**Work instructions:**
Look through the data below and extract, unchanged, the lines from the one that contains "Continue the three.js" to the one that contains "outline in corner_fields])", both included.

(3D code data)
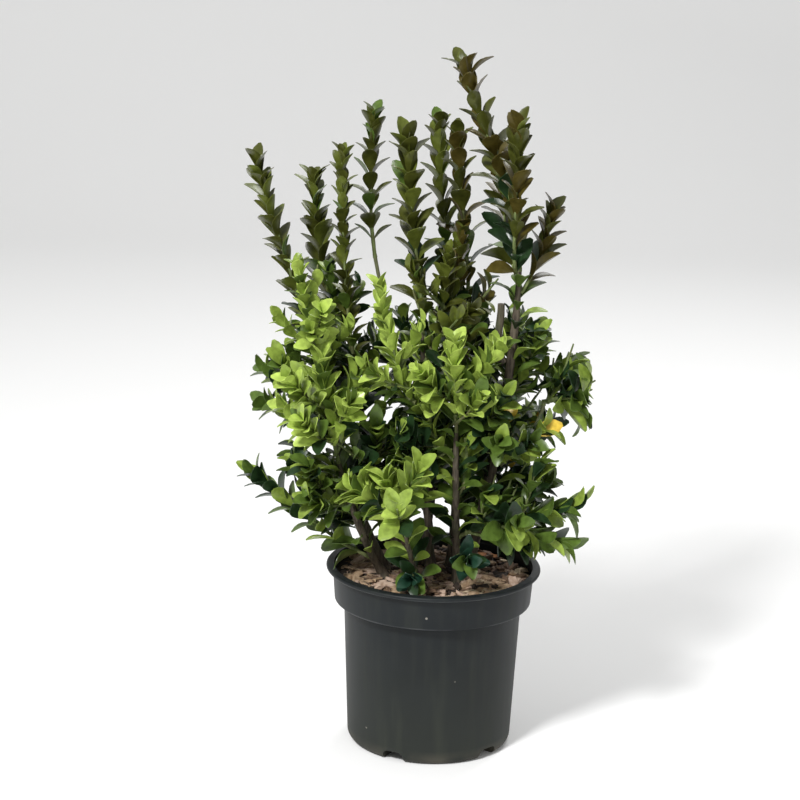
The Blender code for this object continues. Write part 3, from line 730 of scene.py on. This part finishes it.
SHOOTS = (
    Shoot("spire_left_outer", "stem_left", 1.0, (-0.197, -0.010, 0.639), 0.85, 0.028, 0.029, 0),
    Shoot("spire_left_rear", "stem_back_left", 1.0, (-0.139, 0.055, 0.618), 0.20, 0.032, 0.029, 0),
    Shoot("spire_left_thick", "stem_middle_left", 1.0, (-0.108, 0.015, 0.655), 0.15, 0.036, 0.026, 0),
    Shoot("spire_slim", "bough_slim", 1.0, (-0.078, 0.070, 0.682), 0.10, 0.027, 0.024, 0),
    Shoot("spire_middle", "stem_middle", 1.0, (-0.040, -0.020, 0.670), 0.25, 0.034, 0.028, 0),
    Shoot("spire_middle_rear", "stem_back", 1.0, (-0.009, 0.075, 0.676), 0.40, 0.032, 0.031, 0),
    Shoot("spire_right_rear", "stem_back_right", 1.0, (0.011, 0.040, 0.669), 0.50, 0.032, 0.031, 0),
    Shoot("spire_tallest", "stem_right", 1.0, (0.011, -0.010, 0.751), 0.90, 0.034, 0.031, 0),
    Shoot("spire_right_inner", "stem_right", 0.97, (0.055, 0.055, 0.654), 0.50, 0.034, 0.031, 0),
    Shoot("spire_right_front", "stem_right", 0.96, (0.072, -0.045, 0.691), 0.60, 0.032, 0.031, 0),
    Shoot("spire_right_small", "stem_right", 0.93, (0.113, 0.012, 0.594), 0.60, 0.033, 0.026, 0),
    Shoot("spray_right_upper", "stem_right", 0.60, (0.113, 0.035, 0.458), 0.50, 0.036, 0.026, 2),
    Shoot("spray_right_middle", "bough_right", 1.0, (0.155, 0.020, 0.391), 0.90, 0.033, 0.018, 1),
    Shoot("spray_right_low", "stem_front_right", 0.32, (0.159, -0.070, 0.296), 0.90, 0.034, 0.030, 2),
    Shoot("spray_left_low", "stem_front_left", 0.20, (-0.204, -0.035, 0.311), 0.95, 0.032, 0.030, 0),
    Shoot("spire_front_left", "stem_front_left", 1.0, (-0.122, -0.065, 0.458), 0.40, 0.045, 0.028, 2),
    Shoot("spire_front_right", "stem_front_right", 1.0, (0.014, -0.070, 0.483), 0.40, 0.045, 0.028, 1),
    Shoot("spire_leaning", "stem_front_right", 0.82, (-0.067, -0.050, 0.533), 0.35, 0.039, 0.031, 1),
    Shoot("spire_left_front", "stem_left", 0.90, (-0.149, -0.040, 0.545), 0.45, 0.036, 0.028, 1),
    Shoot("spray_left_middle", "stem_left", 0.70, (-0.162, 0.010, 0.450), 0.60, 0.043, 0.028, 2),
    Shoot("spray_left_lower", "stem_front_left", 0.62, (-0.162, -0.040, 0.339), 0.70, 0.045, 0.028, 1),
    Shoot("spire_front_low", "stem_front_low", 1.0, (-0.053, -0.085, 0.342), 0.50, 0.047, 0.028, 2),
    Shoot("spray_front_middle", "stem_middle_left", 0.55, (-0.063, -0.050, 0.386), 0.30, 0.046, 0.030, 3),
    Shoot("spire_right_middle", "stem_front_right", 0.58, (0.048, -0.035, 0.447), 0.20, 0.044, 0.030, 2),
    Shoot("spire_centre", "stem_middle", 0.88, (0.006, -0.035, 0.564), 0.30, 0.036, 0.030, 1),
    Shoot("spire_centre_right", "stem_back_right", 0.86, (0.018, 0.012, 0.575), 0.20, 0.036, 0.030, 1),
    Shoot("spire_left_inner", "stem_middle_left", 0.86, (-0.119, 0.030, 0.531), 0.30, 0.039, 0.030, 1),
    Shoot("spray_right_inner", "stem_right", 0.40, (0.069, -0.040, 0.395), 0.30, 0.045, 0.030, 2),
    Shoot("spray_centre", "stem_middle", 0.42, (-0.014, -0.042, 0.405), 0.30, 0.046, 0.030, 3),
    Shoot("spire_back_left", "stem_back_left", 0.68, (-0.125, 0.092, 0.440), 0.40, 0.044, 0.030, 2),
    Shoot("spire_back", "stem_back", 0.62, (-0.045, 0.108, 0.470), 0.40, 0.044, 0.030, 2),
    Shoot("spire_back_right", "stem_back_right", 0.62, (0.045, 0.100, 0.490), 0.40, 0.044, 0.030, 2),
    Shoot("spray_back_far_right", "stem_back_right", 0.38, (0.090, 0.085, 0.400), 0.50, 0.044, 0.031, 2),
    Shoot("spray_back_low_right", "stem_back_right", 0.18, (0.070, 0.108, 0.300), 0.60, 0.045, 0.030, 2),
    Shoot("spray_back_low_left", "stem_back_left", 0.25, (-0.090, 0.108, 0.290), 0.60, 0.045, 0.030, 2),
    Shoot("spray_back_low", "stem_back", 0.25, (-0.008, 0.125, 0.320), 0.50, 0.045, 0.030, 2),
    Shoot("spray_right_back", "stem_right", 0.47, (0.092, 0.078, 0.362), 0.50, 0.044, 0.030, 2),
    Shoot("spray_low_front", "stem_front_low", 0.40, (-0.024, -0.104, 0.238), 0.60, 0.047, 0.023, 0),
    Shoot("spray_low_front_right", "stem_front_right", 0.20, (0.040, -0.094, 0.254), 0.60, 0.047, 0.026, 0),
    Shoot("spray_low_right", "stem_right", 0.17, (0.096, -0.040, 0.272), 0.70, 0.045, 0.026, 1),
    Shoot("spray_low_left", "stem_left", 0.22, (-0.108, 0.024, 0.280), 0.80, 0.045, 0.026, 1),
    Shoot("spray_low_back", "stem_right", 0.22, (0.090, 0.052, 0.275), 0.80, 0.045, 0.026, 1),
)
print(len(STEMS), "stems,", len(BOUGHS), "boughs and", len(SHOOTS), "spires and sprays")


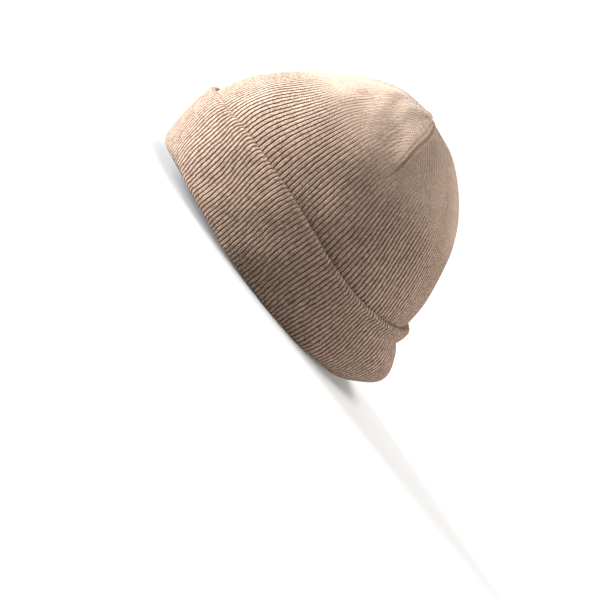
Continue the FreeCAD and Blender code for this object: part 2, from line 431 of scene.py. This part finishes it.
def dart_relief(turn, girth, height):
    """Each dart's crease, the puffed fold that overhangs it and the dents beside the fold."""
    fold = smoothstep(*FOLD_BAND, height) * (1 - FOLD_FADE * smoothstep(*FOLD_FADE_BAND, height))
    crease = smoothstep(*CREASE_BAND, height)
    crease = crease * (1 - CREASE_FADE * smoothstep(*CREASE_FADE_BAND, height))
    width = FOLD_WIDTH + FOLD_WIDENING * smoothstep(*FOLD_WIDENING_BAND, height)
    total = 0
    for side, degrees in SIDES.items():
        away = ((turn - degrees / 360 + 0.5) % 1 - 0.5) * girth
        if side == "left":
            away = -away
        total = total + crease * bump(away, *CREASE)
        if side in ("right", "left"):
            puff = (1 - hill(away, 0, FOLD_EDGE)) * hill(away, 0, width) * (away < 0)
            total = total + fold * (FOLD_RELIEF * puff - bump(away, *FOLD_HOLLOW))
            for across, up in DENTS:
                total = total - bump(away, *across) * hill(height, *up)
        else:
            ridges = (1 - hill(away, 0, RIDGE_EDGE)) * hill(away, 0, RIDGE_WIDTH)
            total = total + fold * RIDGE_RELIEF * ridges
    return total


def rib_depth(height):
    """The ribs flatten towards the darts."""
    return 1 - sum(share * smoothstep(*band, height) for share, band in RIB_FADES)


def hidden_rows(count):
    """A few of a layer's rows, from the last to the first, for its hidden side."""
    return np.unique(np.linspace(0, count - 1, HIDDEN_ROWS).astype(int))[::-1]


def seam_paths(face, normals):
    """The points and normals down each dart."""
    columns = {side: int(round(degrees / 360 * face.shape[1])) for side, degrees in SIDES.items()}
    return {side: (face[:, column], normals[:, column]) for side, column in columns.items()}


def build_crown():
    fraction, height = meridian(ROW_STEP)
    turn = column_turns(CROWN_RIBS, RIB_PHASES)
    base = crown_grid(fraction[:, None], height[:, None], turn[None, :])
    normals = grid_normals(base)
    girth = np.linalg.norm(np.roll(base, -1, axis=1) - base, axis=2).sum(axis=1)
    spread = np.minimum(1, girth / np.interp(DART_START, height, girth))
    middle = (np.floor(turn * GORES + 1e-9) + 0.5) * CROWN_GORE_RIBS
    pattern = middle + (turn * CROWN_RIBS - middle) * spread[:, None]
    depth = rib_depth(height)
    relief = RIB_RELIEF * depth[:, None] * (rib_profile(pattern) - RIB_DATUM)
    seen = smoothstep(CUFF_TOP, CUFF_TOP + SOFT_RISE, height)[:, None]
    relief = relief + SOFT_RELIEF * seen * crown_soft(turn[None, :], height[:, None])
    relief = relief + dart_relief(turn[None, :], girth[:, None], height[:, None])
    outer = base + normals * relief[..., None]
    pick = hidden_rows(len(height))
    thick = KNIT + np.where(height[pick] > DART_START, SEAM_KNIT, 0)
    inner = base[pick] - normals[pick] * thick[:, None, None]
    loops = settle(np.concatenate([outer, inner]))
    piece = ring_mesh("crown_rib_knit", loops, turn, CROWN_RIBS, GORES,
                      np.concatenate([spread, spread[pick]]), np.concatenate([depth, depth[pick]]))
    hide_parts("outer_shell")
    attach(piece, "crown")
    return piece, seam_paths(outer, normals), height


def build_lining():
    fraction, height = meridian(LINING_ROW_STEP)
    turn = column_turns(CROWN_RIBS, COARSE_PHASES)
    base = crown_grid(fraction[:, None], height[:, None], turn[None, :])
    normals = grid_normals(base)
    gap = KNIT + LINING_GAP + np.where(height > DART_START, LINING_SEAM_GAP, 0)
    groove = LINING_RELIEF * (1 - rib_profile(turn * CROWN_RIBS))
    face = base - normals * (gap + KNIT)[:, None, None] + normals * groove[None, :, None]
    pick = hidden_rows(len(height))
    back = base[pick] - normals[pick] * gap[pick][:, None, None]
    loops = settle(np.concatenate([face, back])[::-1])
    ones = np.ones(len(loops))
    piece = ring_mesh("lining_rib_knit", loops, turn, CROWN_RIBS, GORES, ones, ones)
    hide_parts("lining")
    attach(piece, "crown")
    return piece, seam_paths(face, -normals), height


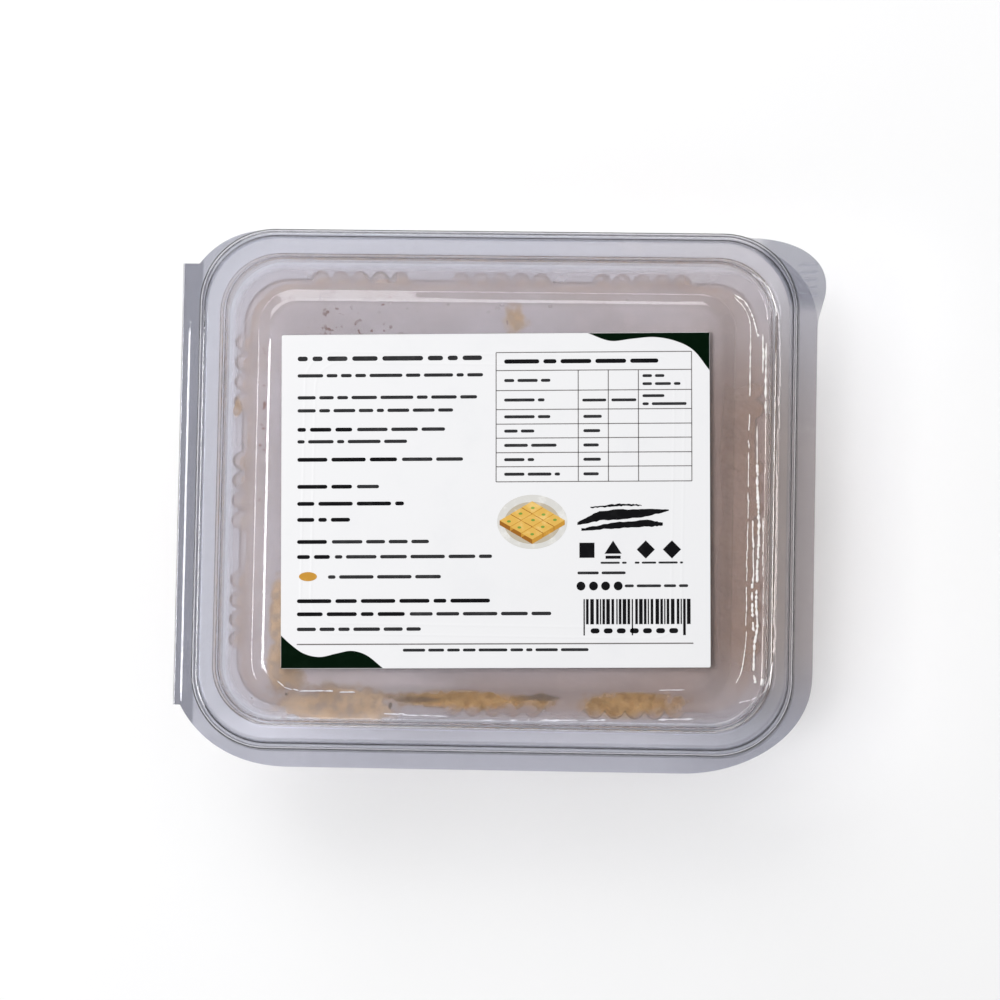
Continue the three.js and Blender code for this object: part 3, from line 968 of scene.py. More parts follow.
FAR_WAVE = [(588, 334.3), (610, 342), (632, 340), (654, 338.5), (675, 342.5), (693, 352), (708.8, 372)]
NEAR_WAVE = [
    (281.2, 634), (291, 643), (304, 652), (320, 655.5), (337, 652), (352, 649.5), (367, 654), (383, 666.7),
]
corner_fields = [
    field(smooth_run(wave) + [corner])
    for wave, corner in ((FAR_WAVE, (708.8, 334.3)), (NEAR_WAVE, (281.2, 666.7)))
]
print("points round the fields:", [len(outline) for outline in corner_fields])

# %% A plate of diamond cuts, drawn as a generic picture
plate = [disc(532, 522, 35, 27, steps=44)]
plate_shade = [disc(532, 523, 28, 21, steps=40)]
CUT_HALF, CUT_DEEP = (10.5, 6.0), 4.5
CUT_STEPS = ((0, -1), (-0.5, -0.5), (0.5, -0.5), (-1, 0), (0, 0), (1, 0), (-0.5, 0.5), (0.5, 0.5), (0, 1))
cut_tops, cut_sides, cut_ends, cut_nuts = [], [], [], []
for across, down in CUT_STEPS:
    x, y = 532 + 22 * across, 520.5 + 13 * down
    w, h = CUT_HALF
    cut_tops.append(field([(x - w, y), (x, y - h), (x + w, y), (x, y + h)]))
    cut_sides.append(field([(x - w, y), (x, y + h), (x, y + h + CUT_DEEP), (x - w, y + CUT_DEEP)]))
    cut_ends.append(field([(x, y + h), (x + w, y), (x + w, y + CUT_DEEP), (x, y + h + CUT_DEEP)]))
    cut_nuts.append(disc(x + rng.uniform(-2, 2), y + rng.uniform(-1, 1), 2.0, 1.2, steps=10))
print("diamond cuts on the plate:", len(CUT_STEPS))

# %% Lay the print on the label
PRINT = (
    ("print_fields", corner_fields, "green"),
    ("print_marks", ink, "ink"),
    ("print_lines", soft_ink, "soft_ink"),
    ("print_rules", table_lines, "rule"),
    ("print_plate", plate, "plate"),
    ("print_plate_shade", plate_shade, "plate_shade"),
    ("print_cut_sides", cut_sides, "dark_gold"),
    ("print_cut_ends", cut_ends, "mid_gold"),
    ("print_cut_tops", cut_tops, "gold"),
    ("print_cut_nuts", cut_nuts, "nut_green"),
    ("print_sign", sign, "mid_gold"),
)
printed = {}
for level, (name, outlines, colour) in enumerate(PRINT):
    rise = INK_RISE * (1 + 0.25 * max(level - 4, 0))
    piece = flat_object(name, outlines, LABEL_TOP - 0.01, LABEL_TOP + rise)
    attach(piece, "lid")
    printed[name] = (piece, colour)
print("layers of print:", len(printed))

# %% [markdown]
# ## Droplets and painted highlights
# A few beads of water hang under the lid. Each is a flattened round drop, and all of them are one
# mesh. They come in loose groups where the picture shows them. Along the recess the bends catch
# the lamps in thin broken white lines, and these are painted highlights: long flat milky beads that
# follow soft lines, the white ones on the lid's upper face and the hazy ones under it. A particle
# system could scatter such beads, but lines of them are easier to place one by one.

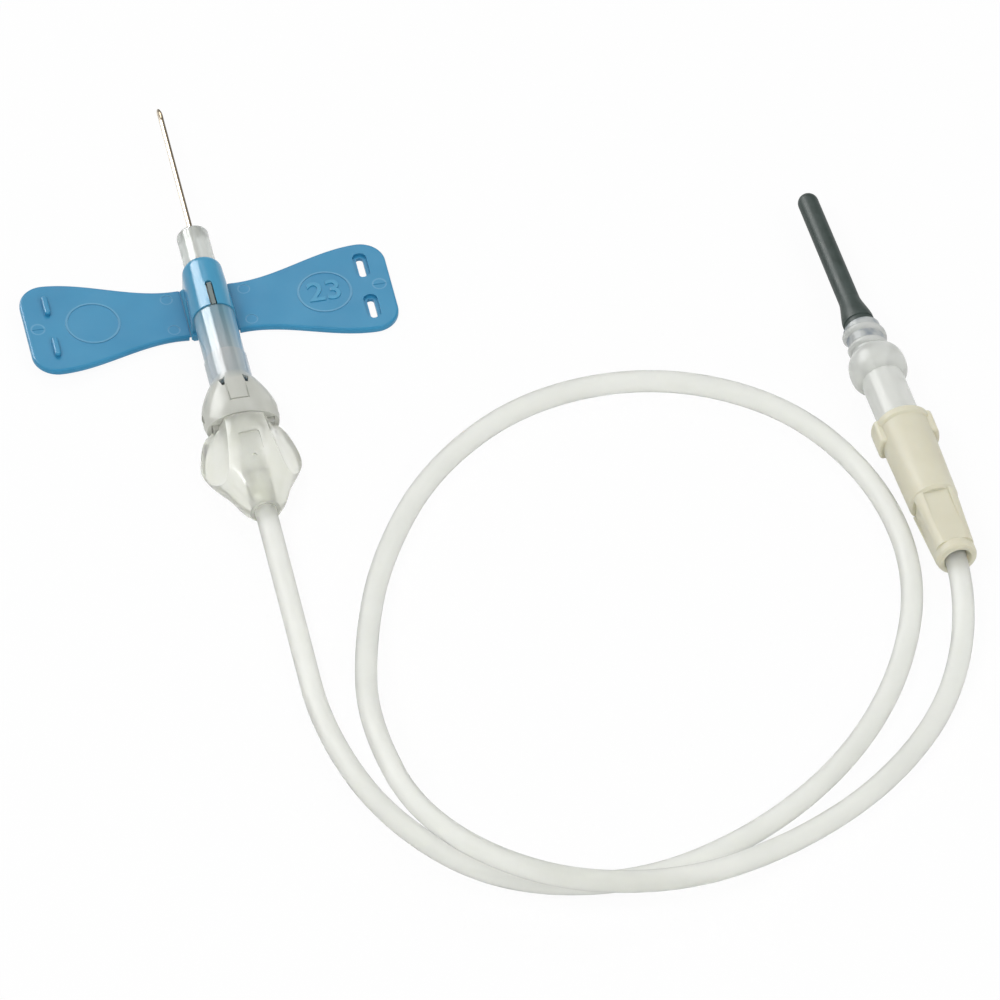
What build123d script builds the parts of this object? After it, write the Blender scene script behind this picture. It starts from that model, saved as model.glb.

**Finished exercise:**
Continue the three.js and Blender code for this object: part 3, from line 968 of scene.py. More parts follow.
FAR_WAVE = [(588, 334.3), (610, 342), (632, 340), (654, 338.5), (675, 342.5), (693, 352), (708.8, 372)]
NEAR_WAVE = [
    (281.2, 634), (291, 643), (304, 652), (320, 655.5), (337, 652), (352, 649.5), (367, 654), (383, 666.7),
]
corner_fields = [
    field(smooth_run(wave) + [corner])
    for wave, corner in ((FAR_WAVE, (708.8, 334.3)), (NEAR_WAVE, (281.2, 666.7)))
]
print("points round the fields:", [len(outline) for outline in corner_fields])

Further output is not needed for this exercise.